亡くなった方とその兄弟姉妹は、それぞれ別個の独立した生活を営んでいることが多いです。
それを考えると、被相続人の遺言や生前の意思を否定してまで、あえて遺留分を認め、生活を保障する必要性は低いです。
いいかえれば、兄弟姉妹は、相続という観点からすると、
被相続人からは、立場的に遠いということです。
遺産相続における遺留分の計算例【相続人の遺留分はどのくらい?】
まず、相続人が誰かを考えます。
親(直系尊属)だけならば、相続財産の1/3が、
それ以外の場合は、1/2が、
全体の遺留分になります。
総体的遺留分といいます。
この総体的遺留分に各相続人の法定相続分を掛け算したものが、
各相続人の個別の遺留分になります。
個別的遺留分といいます。
遺産相続における遺留分の計算例について、具体的なケースを見ていきましょう。
配偶者のみが相続人となっている場合
全体で認められる遺留分が1/2。
その遺留分全てが配偶者のものになります。
遺産が全体で1,000万円であった場合、
配偶者には全体の1/2である500万円の遺留分が認められます。
配偶者と子ども1人の場合
全体の遺留分は1/2。
配偶者と子供の法定相続人は1/2ずつです。
なので、それぞれ1/4ずつが遺留分となります。
配偶者と子ども2人の場合
この場合も全体の遺留分は1/2にあります。
配偶者と子どもたちの法定相続分は、
配偶者が1/2、子どもが1/4ずつとなります。
なので、遺留分は配偶者は1/4、子供たちは1/8ずつとなります。
子どものみの場合
全体の遺留分は1/2。
子どもが一人であれば1/2、
それ以上であれば、人数に応じて頭割り計算を行います。
配偶者と親の場合
全体の遺留分は1/2
法定相続分は配偶者2/3、親1/3、
遺留分は配偶者1/3、親1/6となります。
親のみの場合
全体の遺留分は1/3になります。
父と母がいる場合、それぞれ法定相続分は1/2ずつですので、
1/3を二人で分け1/6が遺留分となります。
配偶者と兄妹姉妹の場合
全体の遺留分は1/2です。
兄妹姉妹に遺留分はありません。
遺留分がすべて配偶者ものになります。
【相続発生後、遺留分はいつまで請求できる?】遺留分減殺請求の時効について
遺留分侵害額請求権には「時効」があります。
具体的には「相続開始と遺留分を侵害する遺贈や贈与を知ってから1年以内」に請求しないと遺留分侵害額請求はできなくなります。
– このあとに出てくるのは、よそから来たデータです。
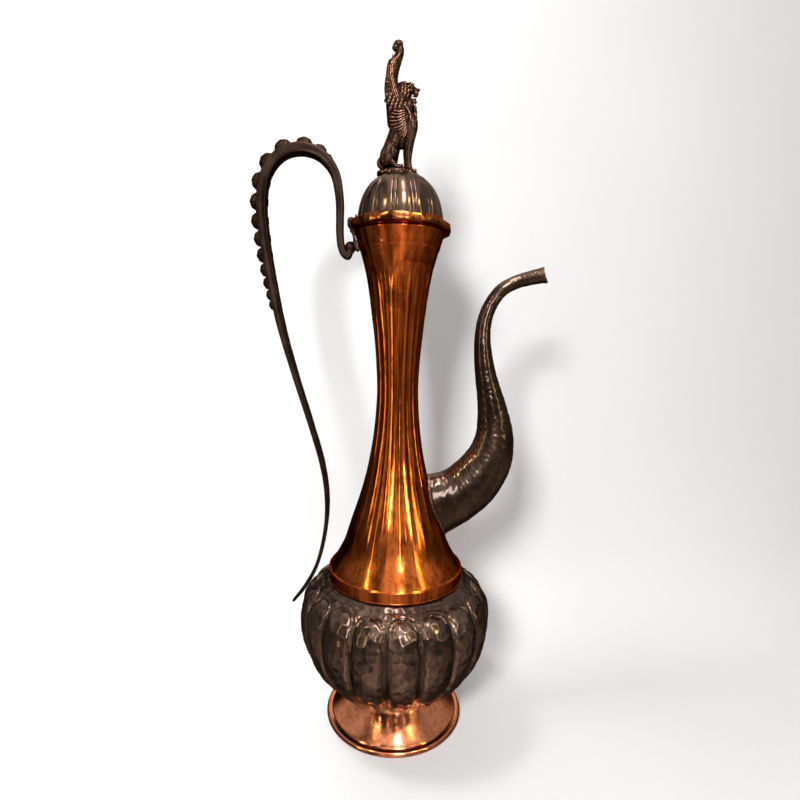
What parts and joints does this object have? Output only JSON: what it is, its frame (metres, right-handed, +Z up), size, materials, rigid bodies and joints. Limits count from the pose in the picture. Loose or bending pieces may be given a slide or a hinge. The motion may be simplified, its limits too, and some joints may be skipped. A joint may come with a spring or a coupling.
{
  "type": "copper water jug",
  "caption": "Tall copper ewer: lobed bowl on a flared foot, fluted trumpet neck, swan-neck spout, strip handle and hinged domed lid with a winged lion finial.",
  "frame": {"origin": "on the vertical axis of the vessel at the underside of the foot", "axes": "+Z up, +X towards the spout, -X towards the handle, Y across"},
  "size_m": [0.2611, 0.178, 0.6064],
  "materials": {
    "pink_copper": "polished copper, slightly pink",
    "polished_copper": "polished copper with a warm orange lacquer",
    "patina_copper": "dark brown patina over hammered copper, semi-gloss",
    "cast_bronze": "dark antiqued casting, satin",
    "antique_copper": "dark antiqued casting with bright worn high points",
    "iron_wire": "plain drawn wire, hidden in the foot's curl",
    "steel_screw": "plain steel fastener"
  },
  "bodies": {
    "vessel": {"foot": "pink_copper", "foot_rim_wire": "iron_wire", "bowl": "patina_copper", "skirt_band": "polished_copper", "neck": "polished_copper", "mouth_collar": "polished_copper", "spout": "patina_copper", "handle": "cast_bronze", "handle_lug": "cast_bronze", "hinge_leaf_neck": "cast_bronze", "hinge_pin": "cast_bronze"},
    "lid": {"hinge_leaf_lid": "cast_bronze", "lid_dome": "patina_copper", "lid_rim": "polished_copper", "lid_bezel": "polished_copper", "finial_lion": "antique_copper", "finial_screw": "steel_screw", "finial_washer": "steel_screw"}
  },
  "joints": [
    {"name": "lid_hinge", "type": "hinge", "parent": "vessel", "child": "lid", "pos_m": [-0.0423, 0, 0.4563], "axis": [0, -1, 0], "range_deg": [0, 33]}
  ]
}
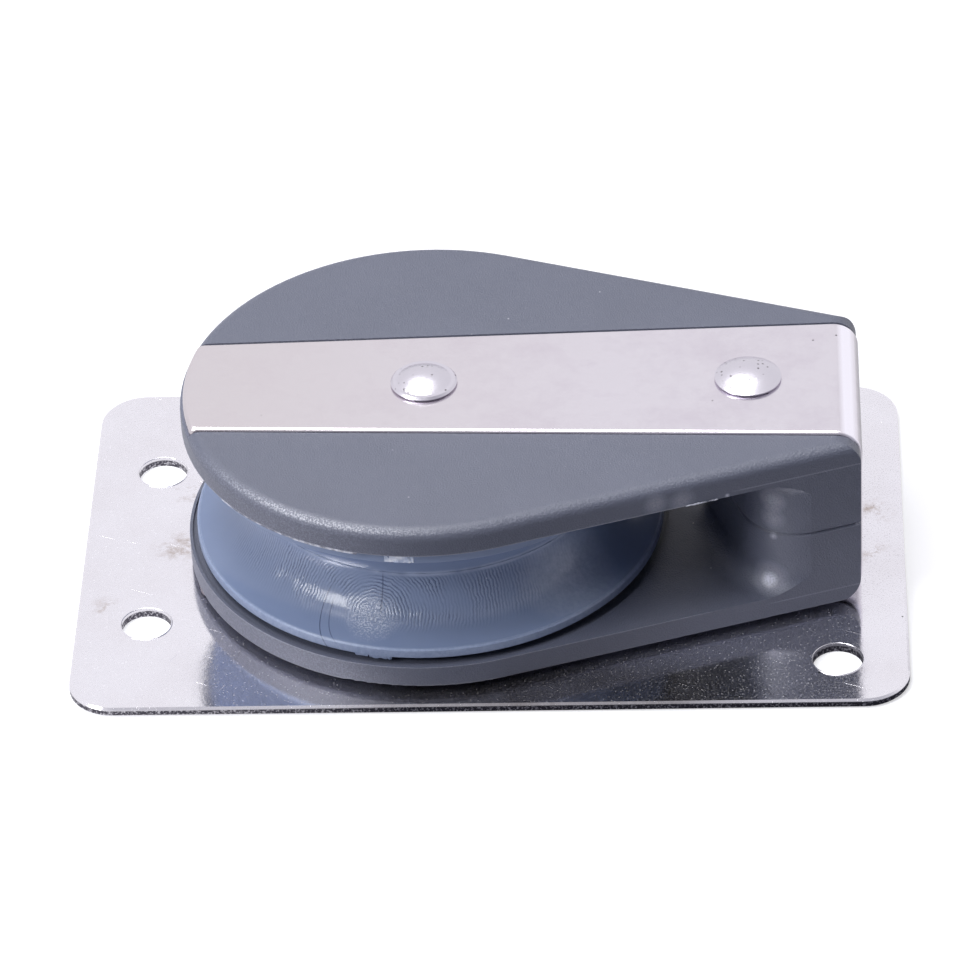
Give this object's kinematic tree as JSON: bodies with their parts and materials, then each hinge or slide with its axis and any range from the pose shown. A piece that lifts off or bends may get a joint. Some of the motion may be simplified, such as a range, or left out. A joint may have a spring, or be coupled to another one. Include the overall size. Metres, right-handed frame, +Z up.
{
  "type": "single pulley block",
  "caption": "Low deck pulley block with a grooved sheave turning between moulded plastic cheeks, clamped by a folded steel strap and rivets to a flat screw-down plate.",
  "frame": {"origin": "centre of the mounting plate's underside", "axes": "+X along the plate from the block's round head to its tail post, +Y across, +Z up along the sheave's axle"},
  "size_m": [0.1, 0.063, 0.0269],
  "materials": {
    "plate_steel": "polished",
    "strap_steel": "satin",
    "cheek_plastic": "satin",
    "sheave_plastic": "semi-gloss",
    "sleeve_steel": "turned",
    "rivet_steel": "polished",
    "washer_plastic": "matt"
  },
  "bodies": {
    "frame": {"base_plate": "plate_steel", "strap": "strap_steel", "lower_cheek": "cheek_plastic", "upper_cheek": "cheek_plastic", "axle_sleeve": "sleeve_steel", "tail_sleeve": "sleeve_steel", "axle_rivet": "rivet_steel", "tail_rivet": "rivet_steel", "lower_thrust_washer": "washer_plastic", "upper_thrust_washer": "washer_plastic"},
    "sheave": {"sheave": "sheave_plastic"}
  },
  "joints": [
    {"name": "sheave_spin", "type": "hinge", "parent": "frame", "child": "sheave", "pos_m": [-0.0075, 0, 0.01345], "axis": [0, 0, 1], "continuous": true}
  ]
}
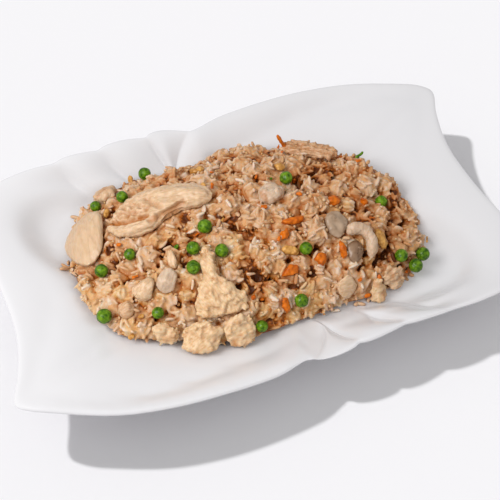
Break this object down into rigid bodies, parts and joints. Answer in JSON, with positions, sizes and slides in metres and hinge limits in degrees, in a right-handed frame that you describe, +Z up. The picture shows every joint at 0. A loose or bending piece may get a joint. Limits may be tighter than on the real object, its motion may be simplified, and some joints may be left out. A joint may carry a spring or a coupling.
{
  "type": "plate of chicken egg fried rice",
  "caption": "White wavy rectangular platter with fluted long sides, filled with a heap of fried rice with chicken, peas, carrot, egg and onion.",
  "frame": {"origin": "on the table under the middle of the platter", "axes": "+X along the platter, +Y towards the fluted side that lies further from the viewer in the picture, +Z up"},
  "size_m": [0.3292, 0.2166, 0.0549],
  "materials": {
    "glaze": "white gloss glaze",
    "rice": "slightly oily cooked rice",
    "chicken": "moist cooked chicken",
    "pea": "soft gloss pea skin",
    "carrot": "moist cooked carrot",
    "egg": "fried egg",
    "onion": "moist cooked onion"
  },
  "bodies": {
    "root": {"platter": "glaze", "fried_rice": "rice", "chicken_left_slab": "chicken", "chicken_long_strip": "chicken", "chicken_fork": "chicken", "chicken_nugget": "chicken", "chicken_lump": "chicken", "chicken_flake_back": "chicken", "chicken_flake_front": "chicken", "chicken_chunk_left": "chicken", "chicken_chunk_pale": "chicken", "chicken_chunk_top": "chicken", "chicken_chunk_right": "chicken", "chicken_chunk_edge": "chicken", "chicken_chunk_small": "chicken", "chicken_chunk_brown": "chicken", "chicken_slab_right": "chicken", "chicken_back_strip": "chicken", "chicken_curl": "chicken", "pea_1": "pea", "pea_2": "pea", "pea_3": "pea", "pea_4": "pea", "pea_5": "pea", "pea_6": "pea", "pea_7": "pea", "pea_8": "pea", "pea_9": "pea", "pea_10": "pea", "pea_11": "pea", "pea_12": "pea", "pea_13": "pea", "pea_14": "pea", "pea_15": "pea", "pea_16": "pea", "pea_17": "pea", "pea_18": "pea", "pea_19": "pea", "carrot_1": "carrot", "carrot_2": "carrot", "carrot_3": "carrot", "carrot_4": "carrot", "carrot_5": "carrot", "carrot_6": "carrot", "carrot_7": "carrot", "carrot_8": "carrot", "egg_right": "egg", "egg_middle": "egg", "egg_back": "egg", "egg_left": "egg", "onion_leaf": "onion", "onion_sheet": "onion"}
  },
  "joints": []
}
また、遺留分権利者が相続開始や遺言、贈与の事実を知らない状態でも「相続開始後10年」が経過したら遺留分請求権は消滅します。
【遺留分は放棄できる?】相続発生前と後で異なる
相続発生前、生前に、遺留分を放棄するには、家庭裁判所の許可を得る必要があります。
認められるための要件は厳しいようです。
被相続人によって遺留分権利者へ「遺留分を放棄するように」と不当な圧力を防止するためです。遺留分権利者から強制的に権利を奪ってしまうことがあってはならないと考えられています。
相続発生後については、家庭裁判所の許可を得ることなく、放棄できます。
なお、共同相続人の1人が自己の遺留分を放棄しても、他の共同相続人の相続分は増加しません。
放棄があった分だけ、被相続人が自由に処分できる分が増加するだけです。